#metoo #blacklivesmatter #stopasianhate There are some big hashtags that create big followings and a wave of people posting various quotes, images and other things on social media. After George Floyd died the music industry started the movement #TheShowMustBePaused which encouraged the industry to go silent for 8 minutes and 46 seconds – the amount of time that police officer sat on Floyds neck. This spawned into the blackout Tuesday movement where people posted black images on their pages to set the spotlight on black accounts who could then post regular content on an otherwise dark arena. Businesses followed suit by promoting more black produced products, art, music, books etc.
This was a great movement that ended too soon if you ask me, and it was also very easy to participate. People took note in which businesses or celebrities refused to participate and they got cancelled or called out. We were all part of a mob from safely behind our screens. But did this online activism translate to our everyday lives? Yes, we showed up to marches and demonstrations and we did all we could to keep our pandemic distance while showing up. Maybe you read a few books by black authors. Maybe you got a little educated on the topic. But did you learn anything? Will you fight when it really matters? Have you been confronted with a situation where you might have to actually confront a family member, a colleague, or perhaps a friend?
I just recently had a tour of the Holocaust center in Oslo, Norway and the guide and curator of the in/visible exhibit that aims to show the invisible everyday racism was a white woman who was not shy to use the N-word in her tour. Acceptable? Would you say anything? Would you speak out on an authority figure like that? Surely this woman who is a senior researcher on the topic of racism who has quite literally written a book on racism knows what she is doing, or does she? I did a poll that asked if it was ok for a white person to use the N-word and it was split in half.
A few weeks later an issue arose in the office. Our trainee was denied access to the company safe where we keep the logs, access cards and credit cards. It is the trainees job to log these uses and receipts so by denying her access to the safe, she will not be able to do this job. I checked if the other trainees before her had access and they did. What was the difference between her and literally everyone else in the company who has access and the trainees who had access before her? She is asian. I called a friend (also a minority POC) in a rage and told her the story. She sounded annoyed and ended the conversation with “well, that’s not your fight”.
I had to step back for a second and think about that. Who’s fight is it, anyway? Why is it that we feel called to action to post inspirational quotes and black photos on instagram to show our support, but then drop the ball when we have the opportunity to face injustice in our community, at work, in our friend groups and even in our own families. Why is it not our fight when it’s our colleague? Will you only support these movements from behind your screen where it’s safe or will you put your own name, reputation, work, relationship or whatever it may be – on the line? Are you willing to Colin Kaepernick yourself if it comes down to it?

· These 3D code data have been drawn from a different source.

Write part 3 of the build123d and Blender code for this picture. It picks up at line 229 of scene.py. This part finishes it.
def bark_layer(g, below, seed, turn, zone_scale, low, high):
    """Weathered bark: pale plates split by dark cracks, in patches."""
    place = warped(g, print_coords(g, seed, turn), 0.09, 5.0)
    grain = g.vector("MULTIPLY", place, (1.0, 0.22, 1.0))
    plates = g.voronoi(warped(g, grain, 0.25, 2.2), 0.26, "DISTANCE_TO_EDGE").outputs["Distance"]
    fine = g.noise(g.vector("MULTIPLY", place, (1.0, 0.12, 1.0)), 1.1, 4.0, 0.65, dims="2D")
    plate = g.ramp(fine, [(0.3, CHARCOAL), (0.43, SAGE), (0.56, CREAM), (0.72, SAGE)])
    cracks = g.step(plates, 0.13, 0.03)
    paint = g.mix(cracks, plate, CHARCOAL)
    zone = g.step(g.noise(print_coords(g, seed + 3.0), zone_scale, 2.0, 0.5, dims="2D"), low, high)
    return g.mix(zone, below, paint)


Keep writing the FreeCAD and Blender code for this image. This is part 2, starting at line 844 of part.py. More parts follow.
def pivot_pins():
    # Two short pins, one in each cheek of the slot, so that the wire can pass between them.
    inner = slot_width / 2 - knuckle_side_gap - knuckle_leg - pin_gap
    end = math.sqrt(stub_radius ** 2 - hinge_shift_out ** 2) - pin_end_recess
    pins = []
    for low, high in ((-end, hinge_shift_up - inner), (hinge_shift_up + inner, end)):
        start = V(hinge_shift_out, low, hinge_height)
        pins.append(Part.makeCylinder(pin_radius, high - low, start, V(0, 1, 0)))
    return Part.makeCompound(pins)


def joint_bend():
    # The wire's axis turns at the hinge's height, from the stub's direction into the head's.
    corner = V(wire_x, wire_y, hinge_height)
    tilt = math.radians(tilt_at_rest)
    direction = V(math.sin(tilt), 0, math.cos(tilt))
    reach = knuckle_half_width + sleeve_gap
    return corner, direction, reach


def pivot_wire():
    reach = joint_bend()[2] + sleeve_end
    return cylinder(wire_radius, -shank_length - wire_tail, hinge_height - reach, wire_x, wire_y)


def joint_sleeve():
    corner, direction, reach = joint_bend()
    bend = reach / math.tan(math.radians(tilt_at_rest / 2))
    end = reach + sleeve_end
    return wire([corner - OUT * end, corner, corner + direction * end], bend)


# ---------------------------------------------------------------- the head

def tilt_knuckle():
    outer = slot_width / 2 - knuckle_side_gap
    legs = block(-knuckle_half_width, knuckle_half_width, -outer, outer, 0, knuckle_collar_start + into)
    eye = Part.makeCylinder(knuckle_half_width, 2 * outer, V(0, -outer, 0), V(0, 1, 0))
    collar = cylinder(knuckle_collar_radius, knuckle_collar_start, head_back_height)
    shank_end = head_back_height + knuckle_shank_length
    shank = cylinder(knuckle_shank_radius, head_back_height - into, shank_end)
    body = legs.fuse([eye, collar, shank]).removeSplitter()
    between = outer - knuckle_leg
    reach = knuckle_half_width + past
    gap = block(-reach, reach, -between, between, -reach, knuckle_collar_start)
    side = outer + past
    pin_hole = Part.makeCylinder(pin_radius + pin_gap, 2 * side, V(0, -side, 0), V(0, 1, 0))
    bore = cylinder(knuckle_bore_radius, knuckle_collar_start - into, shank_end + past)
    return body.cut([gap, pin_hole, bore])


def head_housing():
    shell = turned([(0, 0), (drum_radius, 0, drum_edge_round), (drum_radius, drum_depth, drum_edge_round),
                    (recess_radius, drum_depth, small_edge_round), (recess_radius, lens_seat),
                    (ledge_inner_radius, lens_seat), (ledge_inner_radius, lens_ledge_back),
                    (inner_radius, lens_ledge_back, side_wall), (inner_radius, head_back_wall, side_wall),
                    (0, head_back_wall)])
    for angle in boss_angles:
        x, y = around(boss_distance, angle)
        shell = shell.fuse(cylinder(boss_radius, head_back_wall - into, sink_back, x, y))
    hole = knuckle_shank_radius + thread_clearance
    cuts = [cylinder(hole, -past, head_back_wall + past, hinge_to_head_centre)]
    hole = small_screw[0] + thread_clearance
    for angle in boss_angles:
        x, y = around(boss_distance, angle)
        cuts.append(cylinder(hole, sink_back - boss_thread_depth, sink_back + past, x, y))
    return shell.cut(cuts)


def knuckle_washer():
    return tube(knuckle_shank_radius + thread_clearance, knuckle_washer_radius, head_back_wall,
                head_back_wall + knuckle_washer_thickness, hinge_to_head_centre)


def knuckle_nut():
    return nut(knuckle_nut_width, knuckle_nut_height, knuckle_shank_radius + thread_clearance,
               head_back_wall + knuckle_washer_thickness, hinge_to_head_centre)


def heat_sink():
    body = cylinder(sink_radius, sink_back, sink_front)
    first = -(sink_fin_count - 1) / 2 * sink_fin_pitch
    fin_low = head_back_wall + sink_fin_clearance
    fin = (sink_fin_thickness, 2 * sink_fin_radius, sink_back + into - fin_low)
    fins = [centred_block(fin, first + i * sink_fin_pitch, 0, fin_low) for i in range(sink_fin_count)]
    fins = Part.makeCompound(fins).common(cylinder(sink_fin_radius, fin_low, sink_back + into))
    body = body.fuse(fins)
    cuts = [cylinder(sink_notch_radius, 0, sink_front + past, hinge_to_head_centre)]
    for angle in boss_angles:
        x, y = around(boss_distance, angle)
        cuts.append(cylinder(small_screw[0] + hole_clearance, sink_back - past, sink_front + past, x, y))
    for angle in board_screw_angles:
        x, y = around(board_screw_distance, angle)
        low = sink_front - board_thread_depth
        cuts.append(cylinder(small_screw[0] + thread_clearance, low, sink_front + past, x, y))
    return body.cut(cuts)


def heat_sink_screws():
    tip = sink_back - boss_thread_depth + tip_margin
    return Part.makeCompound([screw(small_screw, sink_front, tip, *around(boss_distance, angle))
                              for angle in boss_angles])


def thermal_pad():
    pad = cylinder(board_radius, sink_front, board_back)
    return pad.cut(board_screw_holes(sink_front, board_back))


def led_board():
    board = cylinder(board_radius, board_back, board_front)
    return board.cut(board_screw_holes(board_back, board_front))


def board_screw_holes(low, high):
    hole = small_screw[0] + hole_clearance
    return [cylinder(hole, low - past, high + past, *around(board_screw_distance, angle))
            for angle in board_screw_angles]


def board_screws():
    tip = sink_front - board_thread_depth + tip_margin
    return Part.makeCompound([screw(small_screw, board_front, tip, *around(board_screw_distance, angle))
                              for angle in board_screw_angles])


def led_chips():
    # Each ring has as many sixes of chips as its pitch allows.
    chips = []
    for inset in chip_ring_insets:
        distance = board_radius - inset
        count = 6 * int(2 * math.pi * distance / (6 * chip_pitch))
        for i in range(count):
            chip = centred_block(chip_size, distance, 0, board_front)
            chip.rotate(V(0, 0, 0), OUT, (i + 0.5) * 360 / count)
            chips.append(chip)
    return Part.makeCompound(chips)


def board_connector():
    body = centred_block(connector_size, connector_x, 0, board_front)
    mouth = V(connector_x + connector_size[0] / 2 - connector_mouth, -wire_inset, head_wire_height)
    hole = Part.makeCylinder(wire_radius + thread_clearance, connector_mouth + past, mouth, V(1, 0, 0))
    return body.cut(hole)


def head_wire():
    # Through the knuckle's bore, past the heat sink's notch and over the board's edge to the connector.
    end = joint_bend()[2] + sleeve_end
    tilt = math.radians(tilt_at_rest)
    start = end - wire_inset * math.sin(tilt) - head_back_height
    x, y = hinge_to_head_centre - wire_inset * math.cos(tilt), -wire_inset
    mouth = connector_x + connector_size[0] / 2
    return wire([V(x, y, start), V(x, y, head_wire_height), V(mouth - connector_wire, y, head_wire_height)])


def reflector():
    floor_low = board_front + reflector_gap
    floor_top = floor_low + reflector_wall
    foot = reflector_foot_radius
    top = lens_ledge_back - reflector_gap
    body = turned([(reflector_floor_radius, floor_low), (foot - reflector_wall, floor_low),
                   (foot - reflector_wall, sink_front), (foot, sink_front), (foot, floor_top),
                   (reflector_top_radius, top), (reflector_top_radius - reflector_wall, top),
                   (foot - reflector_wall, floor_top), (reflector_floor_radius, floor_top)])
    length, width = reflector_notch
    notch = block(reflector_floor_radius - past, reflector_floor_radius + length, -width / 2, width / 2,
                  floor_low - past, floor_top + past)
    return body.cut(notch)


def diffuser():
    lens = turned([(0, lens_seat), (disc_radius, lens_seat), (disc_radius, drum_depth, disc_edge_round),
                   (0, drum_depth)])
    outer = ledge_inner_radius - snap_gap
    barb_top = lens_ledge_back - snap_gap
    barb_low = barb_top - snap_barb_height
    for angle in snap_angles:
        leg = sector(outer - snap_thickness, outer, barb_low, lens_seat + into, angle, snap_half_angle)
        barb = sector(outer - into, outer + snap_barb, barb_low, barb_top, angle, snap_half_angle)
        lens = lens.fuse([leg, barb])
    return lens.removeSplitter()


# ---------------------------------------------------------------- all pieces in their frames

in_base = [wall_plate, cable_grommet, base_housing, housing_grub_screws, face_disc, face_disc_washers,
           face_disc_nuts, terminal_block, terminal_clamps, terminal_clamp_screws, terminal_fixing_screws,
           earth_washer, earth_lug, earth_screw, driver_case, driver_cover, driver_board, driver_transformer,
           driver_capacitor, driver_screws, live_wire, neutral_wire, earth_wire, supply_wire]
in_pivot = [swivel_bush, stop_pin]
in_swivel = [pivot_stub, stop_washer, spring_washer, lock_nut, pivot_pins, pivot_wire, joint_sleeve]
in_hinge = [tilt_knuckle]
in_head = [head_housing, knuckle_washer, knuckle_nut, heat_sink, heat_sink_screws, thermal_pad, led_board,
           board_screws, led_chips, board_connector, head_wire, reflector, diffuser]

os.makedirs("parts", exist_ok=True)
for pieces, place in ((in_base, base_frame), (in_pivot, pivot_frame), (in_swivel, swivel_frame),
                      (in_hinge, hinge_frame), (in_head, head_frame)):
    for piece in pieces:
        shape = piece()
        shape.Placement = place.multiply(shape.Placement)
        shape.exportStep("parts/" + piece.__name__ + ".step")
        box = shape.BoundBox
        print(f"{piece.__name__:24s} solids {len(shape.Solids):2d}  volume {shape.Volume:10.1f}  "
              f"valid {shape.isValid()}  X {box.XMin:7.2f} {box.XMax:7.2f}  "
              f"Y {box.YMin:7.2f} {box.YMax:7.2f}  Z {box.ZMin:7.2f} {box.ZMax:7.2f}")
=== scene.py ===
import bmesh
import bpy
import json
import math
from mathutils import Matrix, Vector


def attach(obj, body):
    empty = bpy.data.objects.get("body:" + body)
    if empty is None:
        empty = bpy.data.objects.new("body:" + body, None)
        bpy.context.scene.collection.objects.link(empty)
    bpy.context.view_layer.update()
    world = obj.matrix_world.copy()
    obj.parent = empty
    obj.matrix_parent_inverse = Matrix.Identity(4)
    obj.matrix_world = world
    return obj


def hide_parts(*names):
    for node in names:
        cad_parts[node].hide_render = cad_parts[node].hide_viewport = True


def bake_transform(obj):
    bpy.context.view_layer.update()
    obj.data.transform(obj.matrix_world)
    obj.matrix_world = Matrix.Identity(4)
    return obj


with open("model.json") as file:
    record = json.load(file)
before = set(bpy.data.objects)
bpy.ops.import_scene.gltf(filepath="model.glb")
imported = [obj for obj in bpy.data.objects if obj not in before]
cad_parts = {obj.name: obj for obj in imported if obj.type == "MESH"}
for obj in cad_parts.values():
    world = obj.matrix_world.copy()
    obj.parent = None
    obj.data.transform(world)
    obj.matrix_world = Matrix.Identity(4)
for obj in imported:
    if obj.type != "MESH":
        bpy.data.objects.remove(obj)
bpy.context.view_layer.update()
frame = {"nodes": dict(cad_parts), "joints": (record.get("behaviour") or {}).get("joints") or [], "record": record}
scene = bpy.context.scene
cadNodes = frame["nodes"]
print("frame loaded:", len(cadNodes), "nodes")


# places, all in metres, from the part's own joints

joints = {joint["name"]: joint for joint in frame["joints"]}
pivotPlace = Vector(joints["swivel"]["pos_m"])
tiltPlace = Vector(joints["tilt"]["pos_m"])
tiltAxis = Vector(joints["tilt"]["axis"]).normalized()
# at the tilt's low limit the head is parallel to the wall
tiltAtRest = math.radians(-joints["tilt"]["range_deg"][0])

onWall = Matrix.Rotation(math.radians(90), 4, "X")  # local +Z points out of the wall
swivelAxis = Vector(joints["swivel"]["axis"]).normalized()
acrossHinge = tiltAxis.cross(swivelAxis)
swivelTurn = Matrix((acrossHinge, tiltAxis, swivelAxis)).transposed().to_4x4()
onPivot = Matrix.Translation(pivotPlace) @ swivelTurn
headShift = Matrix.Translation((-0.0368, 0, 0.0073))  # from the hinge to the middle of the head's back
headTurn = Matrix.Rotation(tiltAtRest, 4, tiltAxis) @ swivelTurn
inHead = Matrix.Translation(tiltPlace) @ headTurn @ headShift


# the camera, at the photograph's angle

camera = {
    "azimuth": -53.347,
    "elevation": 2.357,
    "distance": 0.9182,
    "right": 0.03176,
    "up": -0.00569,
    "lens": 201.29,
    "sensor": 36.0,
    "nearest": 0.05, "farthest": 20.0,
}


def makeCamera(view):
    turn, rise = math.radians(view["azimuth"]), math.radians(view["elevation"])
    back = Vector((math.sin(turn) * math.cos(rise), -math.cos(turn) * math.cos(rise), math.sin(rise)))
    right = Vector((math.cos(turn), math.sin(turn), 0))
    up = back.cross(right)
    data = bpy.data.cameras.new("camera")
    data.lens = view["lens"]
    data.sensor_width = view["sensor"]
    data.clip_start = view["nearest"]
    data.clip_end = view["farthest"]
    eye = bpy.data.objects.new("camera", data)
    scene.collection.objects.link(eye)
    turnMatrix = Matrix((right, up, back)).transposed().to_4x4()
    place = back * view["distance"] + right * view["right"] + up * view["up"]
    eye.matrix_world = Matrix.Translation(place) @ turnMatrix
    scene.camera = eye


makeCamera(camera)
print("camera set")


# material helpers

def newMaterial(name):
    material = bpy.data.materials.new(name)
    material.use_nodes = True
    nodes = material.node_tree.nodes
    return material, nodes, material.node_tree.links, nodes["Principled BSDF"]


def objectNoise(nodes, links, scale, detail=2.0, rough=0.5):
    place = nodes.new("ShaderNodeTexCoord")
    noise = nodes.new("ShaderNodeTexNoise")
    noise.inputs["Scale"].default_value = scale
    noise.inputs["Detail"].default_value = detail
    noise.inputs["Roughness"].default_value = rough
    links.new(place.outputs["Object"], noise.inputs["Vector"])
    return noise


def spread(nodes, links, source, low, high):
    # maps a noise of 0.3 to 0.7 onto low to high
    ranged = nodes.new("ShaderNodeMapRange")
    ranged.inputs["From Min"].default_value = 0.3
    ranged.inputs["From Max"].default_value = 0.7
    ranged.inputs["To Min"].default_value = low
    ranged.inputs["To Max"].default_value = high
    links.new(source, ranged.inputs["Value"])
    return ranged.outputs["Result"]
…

In the office there are 3 people of colour out of 150 people. Shouldn’t it be a given that we stick up for each other? Or are we smarter to keep our heads down? Being such a small number we’re surely not going to win by outnumbering the rest. When you play the board game risk you don’t go into battle without enough troops, with some luck you can win even if you are outnumbered, but the odds are against you. You’re probably going to lose if it’s 150 to 3 though, so is it worth sticking your neck out? Isn’t it just as important to hold and protect your position?
I don’t have the answers, and I doubt there is a one size fits all reply to all the different scenarios, but I spoke up. I talked to the researcher at the racism exhibit and I voiced my opinion at work. I don’t know if the researcher will think twice next time she uses the N-word or dismiss my complaint completely, but I feel better knowing that I took a stand. I expressed at work that I thought the case was racist, and that they should rethink their stand. They disagreed, until a white man said it was discriminatory, and then they decided to give her access to the safe after all. So I guess sometimes it’s not racist, but discriminatory. *rolls eyes*
But it proves a point that minority groups needs help from the majority to create change. So if we want to change things, isn’t it everyone’s fight?